'''
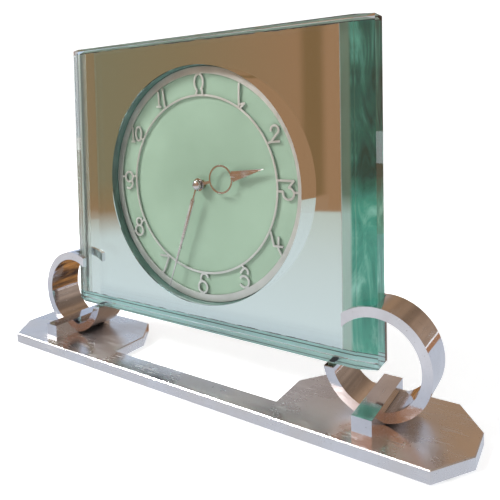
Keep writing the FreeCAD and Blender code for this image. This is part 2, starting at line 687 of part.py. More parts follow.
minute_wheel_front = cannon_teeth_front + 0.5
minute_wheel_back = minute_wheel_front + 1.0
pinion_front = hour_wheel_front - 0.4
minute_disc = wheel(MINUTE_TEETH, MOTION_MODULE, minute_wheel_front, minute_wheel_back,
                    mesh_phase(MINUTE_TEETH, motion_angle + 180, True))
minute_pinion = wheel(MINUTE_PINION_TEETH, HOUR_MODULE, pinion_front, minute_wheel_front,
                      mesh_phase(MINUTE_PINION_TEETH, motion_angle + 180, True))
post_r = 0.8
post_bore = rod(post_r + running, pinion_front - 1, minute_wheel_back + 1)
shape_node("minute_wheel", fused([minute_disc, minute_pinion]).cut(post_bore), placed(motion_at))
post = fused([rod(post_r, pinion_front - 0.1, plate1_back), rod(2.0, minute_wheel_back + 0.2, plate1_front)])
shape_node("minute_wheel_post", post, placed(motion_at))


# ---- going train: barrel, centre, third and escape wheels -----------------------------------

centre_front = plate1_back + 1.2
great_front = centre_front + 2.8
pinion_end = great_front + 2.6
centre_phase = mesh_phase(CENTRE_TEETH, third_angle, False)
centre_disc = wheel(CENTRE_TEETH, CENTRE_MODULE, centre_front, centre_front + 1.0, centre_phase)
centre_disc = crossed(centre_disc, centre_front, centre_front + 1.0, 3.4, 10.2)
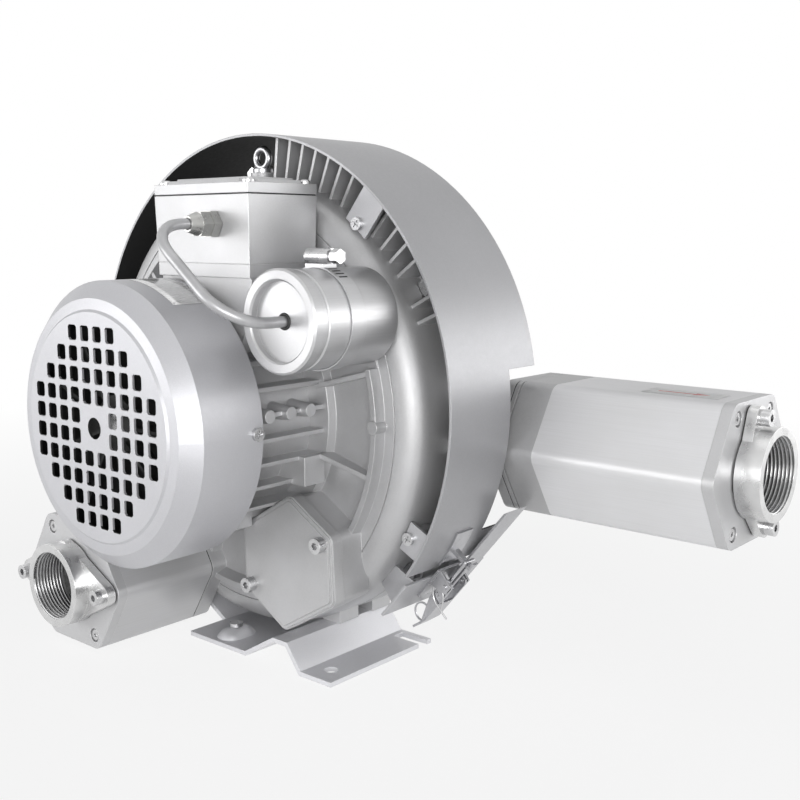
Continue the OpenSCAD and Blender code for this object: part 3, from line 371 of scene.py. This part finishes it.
'''
• [What this task involves] The full set of records should be duplicated exactly.

• [Correct result]
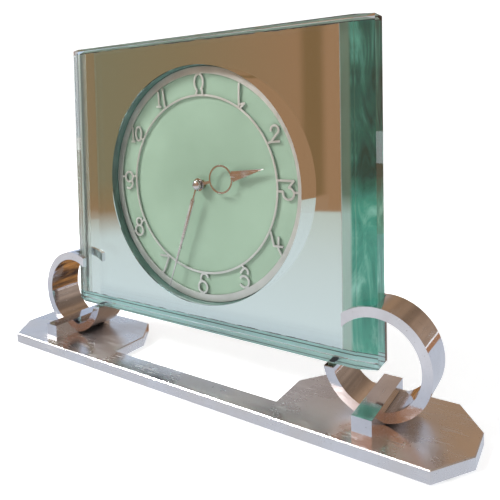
Keep writing the FreeCAD and Blender code for this image. This is part 2, starting at line 687 of part.py. More parts follow.
minute_wheel_front = cannon_teeth_front + 0.5
minute_wheel_back = minute_wheel_front + 1.0
pinion_front = hour_wheel_front - 0.4
minute_disc = wheel(MINUTE_TEETH, MOTION_MODULE, minute_wheel_front, minute_wheel_back,
                    mesh_phase(MINUTE_TEETH, motion_angle + 180, True))
minute_pinion = wheel(MINUTE_PINION_TEETH, HOUR_MODULE, pinion_front, minute_wheel_front,
                      mesh_phase(MINUTE_PINION_TEETH, motion_angle + 180, True))
post_r = 0.8
post_bore = rod(post_r + running, pinion_front - 1, minute_wheel_back + 1)
shape_node("minute_wheel", fused([minute_disc, minute_pinion]).cut(post_bore), placed(motion_at))
post = fused([rod(post_r, pinion_front - 0.1, plate1_back), rod(2.0, minute_wheel_back + 0.2, plate1_front)])
shape_node("minute_wheel_post", post, placed(motion_at))


# ---- going train: barrel, centre, third and escape wheels -----------------------------------

centre_front = plate1_back + 1.2
great_front = centre_front + 2.8
pinion_end = great_front + 2.6
centre_phase = mesh_phase(CENTRE_TEETH, third_angle, False)
centre_disc = wheel(CENTRE_TEETH, CENTRE_MODULE, centre_front, centre_front + 1.0, centre_phase)
centre_disc = crossed(centre_disc, centre_front, centre_front + 1.0, 3.4, 10.2)
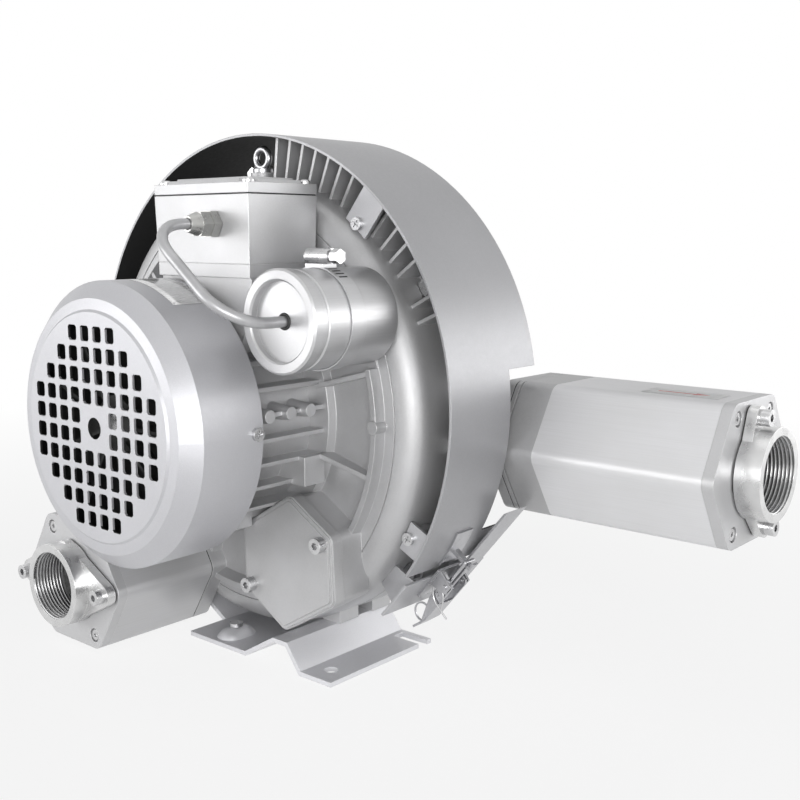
Continue the OpenSCAD and Blender code for this object: part 3, from line 371 of scene.py. This part finishes it.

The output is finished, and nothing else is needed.